Joan A. Steitz


Joan Elaine Argetsinger Steitz is Sterling Professor of Molecular Biophysics and Biochemistry at Yale University and Investigator at the Howard Hughes Medical Institute. She is known for her discoveries involving RNA, including ground-breaking insights into how ribosomes interact with messenger RNA by complementary base pairing and that introns are spliced by small nuclear ribonucleic proteins, which occur in eukaryotes. In September, 2018, Steitz won the Lasker-Koshland Award for Special Achievement in Medical Science. The Lasker award is often referred to as the 'American Nobel' because 87 of the former recipients have gone on to win Nobel prizes.

Early life and education

Steitz was born in Minneapolis, Minnesota. She grew up in Minnesota in the 1950s and 60s at a time when there were no female role models in molecular biology. She attended the then all-girls Northrop College for high school.
In 1963, Steitz received her Bachelor of Science degree in chemistry from Antioch College, Ohio, where she first became interested in molecular biology at Alex Rich's Massachusetts Institute of Technology laboratory as an Antioch "coop" intern.
After completing her undergraduate degree, Steitz applied to medical school rather than graduate school since she knew of female medical doctors but not women scientists.

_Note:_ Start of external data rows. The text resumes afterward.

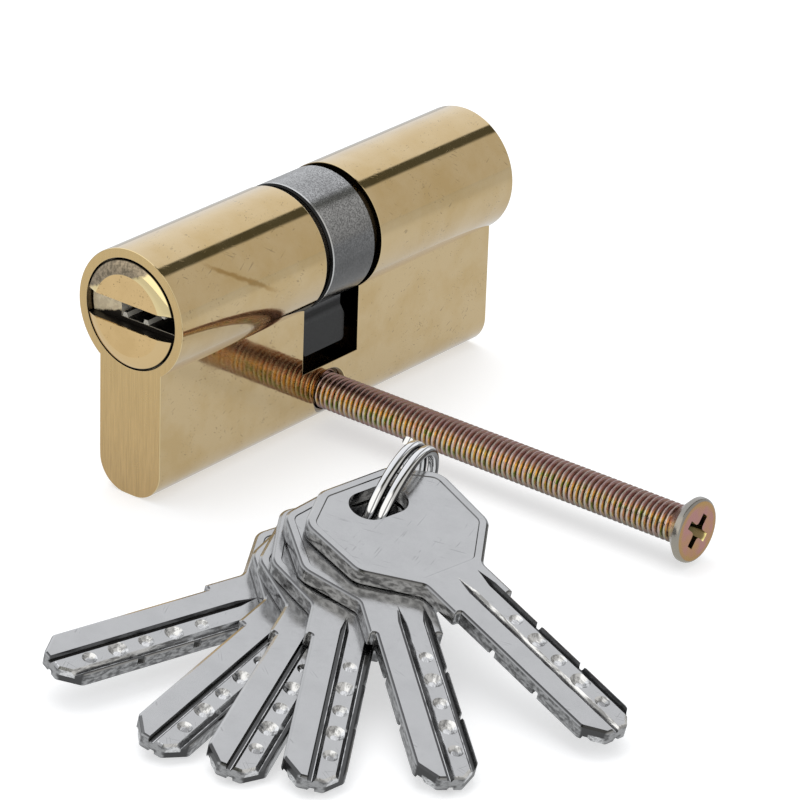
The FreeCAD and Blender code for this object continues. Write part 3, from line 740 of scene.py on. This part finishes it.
def zinc(name):
    """Yellow passivated zinc: pale crests, gold flanks with rose and green drifts, and painted shade in the
    roots, on top and underneath; on the head, painted shade in the recess with a painted glint, and a rim
    painted lighter below than above.
    """
    s = Shader(name)
    along = s.along("X")
    radius = s.radius_about("X", SCREW_AXIS)
    height = s.part("Z", s.vector("SUBTRACT", s.place, SCREW_AXIS))
    elsewhere = s.vector("ADD", s.place, (40.0, 0.0, 0.0))
    root = THREAD_R - THREAD_DEPTH
    flank = s.layers(FLANK_GOLD, (s.span(s.noise(0.8, 2.0, 0.6), 0.48, 0.58), FLANK_COPPER),
                     (s.span(s.noise(0.6, 2.0, 0.5, elsewhere), 0.56, 0.63), FLANK_GREEN),
                     (s.span(s.size(height), 0.8, 1.8, 0.0, 0.75), FLANK_ROSE))
    crest = s.mix(s.span(s.noise(1.1, 2.0, 0.6, elsewhere), 0.42, 0.56), CREST_PALE, CREST_PINK)
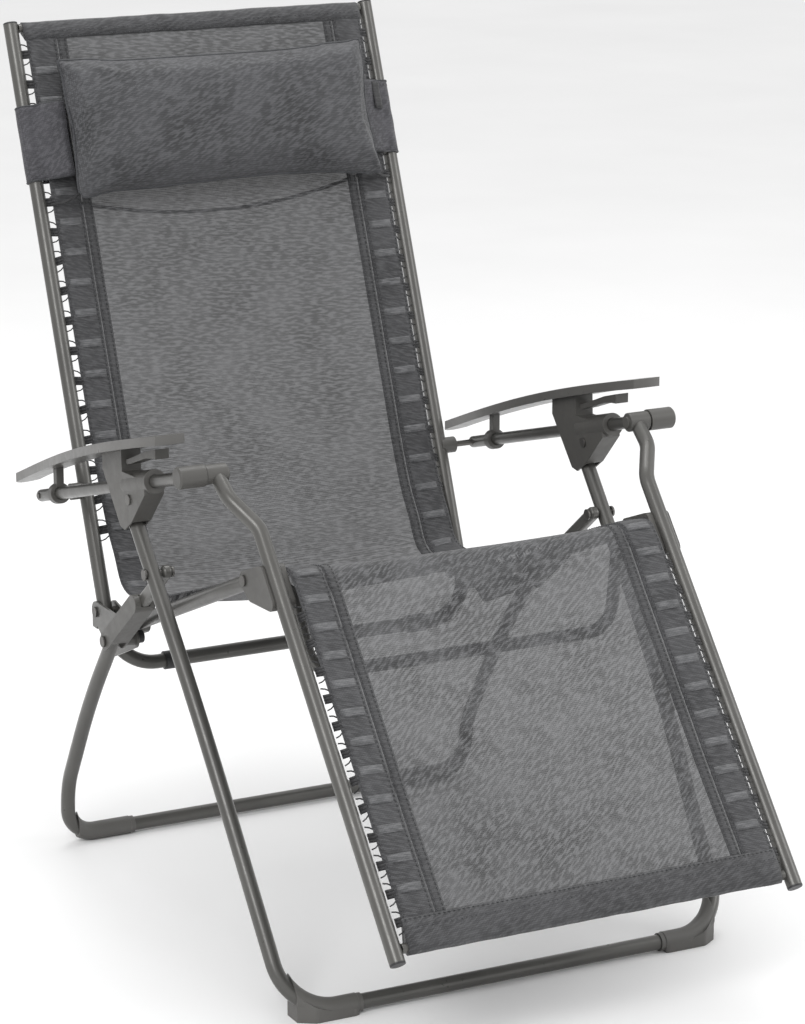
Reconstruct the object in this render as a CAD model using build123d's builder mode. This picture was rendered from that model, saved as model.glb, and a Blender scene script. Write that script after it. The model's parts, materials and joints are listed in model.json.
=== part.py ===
"""Zero gravity recliner: a folding tube frame with a laced mesh sling, headrest and armrests.

Millimetres, +Z up.  The origin is on the floor, below the middle of the recliner's box, on the plane of symmetry.
The sitter faces -Y.  "left" is the -X side and "right" is the +X side.
"""
from build123d import *
import os
from math import asin, atan2, cos, degrees, hypot, radians, sin

os.makedirs("parts", exist_ok=True)

# ---------------------------------------------------------------- driving dimensions
frame_radius = 9.5          # main frame tubes
frame_wall = 1.3
arm_radius = 8.0            # armrest tubes
arm_wall = 1.2
crossbar_radius = 8.0       # dropped crossbar of the leg rest
spreader_radius = 6.0       # bars inside the fabric hems
pin_radius = 4.0
running_gap = 0.05          # radial clearance of a pin in its hole
press_gap = 0.02            # radial gap of a pin held in its own body
skin_gap = 0.05             # gap between a moulding and the tube it grips

# side view positions (y, z) of the pivots
rear_hinge = (154.0, 335.0)     # rear leg, link and seat bracket
back_pivot = (279.0, 335.5)     # back frame on the seat bracket
knee_pivot = (-192.0, 499.7)    # seat tube on the leg rest's bracket
arm_pivot = (-142.0, 620.0)     # armrest tube on top of the leg rest
arm_rear = (337.5, 485.0)       # armrest tube's rear rod at the back frame
link_pivot = (-15.0, 468.0)       # link on the front leg
leg_top_pivot = (21.0, 555.0)   # armrest bracket over the top of the front leg

back_top = (566.0, 1069.0)      # upper end of the back tubes
back_bar = (251.4, 265.0)       # lower crossbar of the back frame
leg_rest_end = (-566.0, 148.0)  # lower end of the leg rest tubes
leg_rest_bend = (-210.0, 566.0)

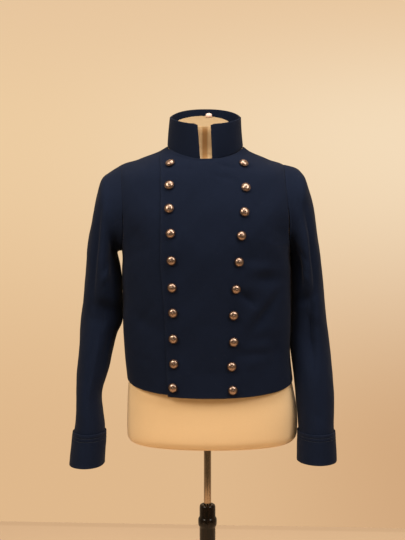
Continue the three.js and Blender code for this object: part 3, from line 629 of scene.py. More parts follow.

She was accepted to Harvard Medical School, but having been excited by a summer working as a bench scientist in the laboratory of Joseph Gall at the University of Minnesota, she declined the invitation to Harvard Medical School and instead applied to Harvard's new program in biochemistry and molecular biology. There, she was the first female graduate student to join the laboratory of Nobel Laureate James Watson, with whom she first worked on bacteriophage RNA.

Career

Steitz completed postdoctoral research at the Medical Research Council Laboratory of Molecular Biology at the University of Cambridge, where she collaborated with Francis Crick, Sydney Brenner, and Mark Bretscher. At the LMB, Steitz focused on the question of how bacteria know where to start the "reading frame" on mRNA. In the process, Steitz discovered the exact sequences on a mature RNA virus encoding three proteins where the virus mRNA binds bacterial ribosomes to produce proteins. In 1969 she published a seminal paper in Nature showing the nucleotide sequence of the binding start points.
In 1970, Steitz joined the faculty at Yale. In 1975, she published a research finding for which she is widely known, demonstrating that ribosomes use complementary base pairing to identify the start site on mRNA.
In 1980, Steitz in collaboration with Michael Lerner published another critical paper, using immunoprecipitation with human antibodies from patients with autoimmunity to isolate and identify the novel entities snRNPs and detect their role in splicing. A snRNP is a specific short length of RNA, around 150 nucleotides long, associated with protein, that is involved in splicing introns out of newly transcribed RNA, a component of the spliceosomes. Steitz's paper "set the field ahead by light years and heralded the avalanche of small RNAs that have since been discovered to play a role in multiple steps in RNA biosynthesis," noted Susan Berget.
Steitz later discovered another kind of snRNP particle, the snoRNP, involved in an important minority of mRNA splicing reactions. Via analysis of the genetic locations of the genes for snoRNPs, she demonstrated conclusively that introns are not "junk DNA" as they had often been described. Her work helps explain the phenomenon of "alternative RNA splicing." Her discovery of the snRNPs and snoRNPs explains a mysterious finding: humans have only double the number of genes of a fruit fly. "The reason we can get away with so few genes is that when you have these bits of nonsense, you can splice them out in different ways," she said. "Sometimes you can get rid of things and add things because of this splicing process so that each gene has slightly different protein products that can do slightly different things. So it multiplies up the information content in each of our genes."
Steitz's research may yield new insights into the diagnosis and treatment of autoimmune disorders such as lupus, which develop when patients make anti-nuclear antibodies against their own DNA, snRNPs, or ribosomes.
Steitz has commented on the sexist treatment of women in science, noting that a woman scientist needs to be twice as good for half the pay. She has been a "tireless promoter of women in science," noted Christine Guthrie, who described Steitz as "one of the greatest scientists of our generation."
Steitz has served in numerous professional capacities, including as scientific director of the Jane Coffin Childs Memorial Fund for Medical Research and as editorial board member of Genes & Development.

Personal life

Steitz married Thomas Steitz, also Sterling Professor of Molecular Biophysics and Biochemistry at Yale and the 2009 Nobel Prize in Chemistry laureate, in 1966. They have one son, Jon.